Two pianists fete Bolcom with wide-ranging birthday tribute

Fri May 12, 2023 at 1:17 pm
Composer William Bolcom turns 85 on May 26. Photo: Peter Smith

Composer Willam Bolcom turns 85 on May 26th. It’s easy to say he is a major classical musician, but he’s simply an American musician, with a range that includes the opera A View from the Bridge, symphonies, concertos, string quartets and other chamber music, as well as superb cabaret songs, musical theater pieces, and wonderful piano rags.

Thursday night at the Morgan Library, pianists Maki Namekawa and Dennis Russell Davies honored him with the program “Bill’s Garden: A Celebration of William Bolcom at 85.” Playing five pieces—for solo piano, piano four hands, and piano duo—the two covered more than 50 years of Bolcom’s career. The composer has done so much, that this could barely be representative, but it did guide the listener through the consistent excellence of Bolcom’s work.

The program wasn’t chronological, but it outlined in a non-linear way Bolcom’s general path. On the technical side, that meant moving from early atonality to a simpler, tonal harmonic palette, and eventually an expanded one that incorporates rich extended chords, dissonance, and occasional returns to atonality. No matter the tools, though, what came through was Bolcom’s ability to communicate clearly via the graceful lyricism that threaded through all the music.
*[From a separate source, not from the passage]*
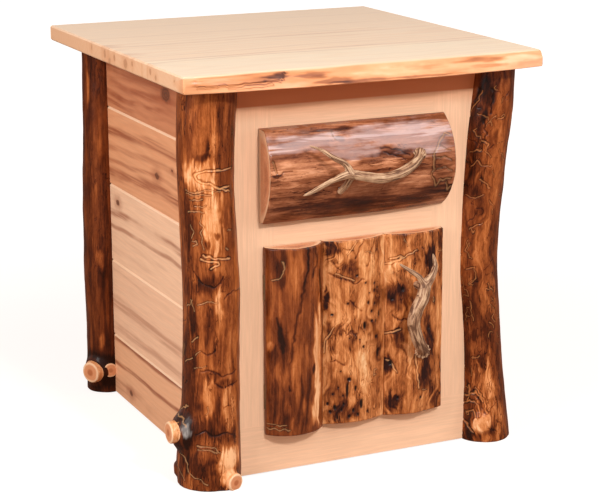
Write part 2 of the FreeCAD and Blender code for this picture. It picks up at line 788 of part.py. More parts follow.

Namekawa and Davies opened with the brief Dédicace, a gentle fanfare written in memory of one of Bolcom’s teachers, Darius Milhaud. Atmospheric and angular, it manages to express both grief and wonder, and the pianists ended it abruptly, somewhere past the middle, on a hanging chord.

Dennis Russell Davies and Maki Namekawa performed piano music of William Bolcom Thursday night at the Morgan Library

Davies quickly got up and left the stage, and Namekawa filled the empty space with the Nine Bagatelles, a newer set from 2006 with the same title as a group from about a decade prior. These are aphoristic, with a strong late-style feeling; they seem to distill years of thinking and practice into tight forms that don’t waste a second. Namekawa’s playing alternated between spiky and smooth, ideal when the musical ideas are packed tightly together, and both the humor and intelligence come through the quickness of the music. There seemed to be several enjoyable inside jokes: “The Ghost Mazurka” is surrounded by agitated riffs and rhythms that try to upset it, while “Recess in Hell” might have elicited thoughts of Frank Zappa, except for its unexpectedly dainty poise.

Davies replaced Namekawa for the East Coast premiere of the 2019 Second Fantasy Sonata. This was a rich and complex piece, a very American work in the way it used a plainspoken style to hint at brooding, knotty experiences. Organized around a simple C Major, it still was full of thorny intervals and harmonic tension.

Davies’ playing was poised, beginning with a careful sense of control and following the form and spirit of the music as it became fiercer, then settled. Very much a sonata-like journey, the piece returned to its starting point, but everything had changed.

After intermission, the pianists played two duos, the Sonata for Two Pianos and The Garden of Eden. Though separated by more than two decades, the two pieces felt like close companions. The 1993 Sonata began with atmosphere and complexity, a kind of impressionistic fanfare developing into fast and dense passages. This built mood and tension that resolved in the final section, “Ancient Dances,” which was not so much ancient as nice and bluesy, with a gently chugging sense of swing and the feeling of people moving together on the dance floor.

This easily connected to The Garden of Eden, from 1969, a set of four rags that predated Bolcom’s two books that collect the great, modernist rags he wrote for William Albright. The later ones are full of multicolored harmonies and abstract touches, while the duo set was straightforward, 20th century pieces written in a very 19th century style. They are fun and enjoyable, and while the pianists didn’t have the most natural approach to the rhythms, they played with jauntiness and a clear, ringing touch on all the wide octaves.

The concert actually ended with a dedication, or the end of one. After acknowledging the applause, Davies encouraged Bolcom’s friends in the audience to call the composer, because “time is running on,” he said. And then the two sat down at the piano, and finished playing the Dédicace.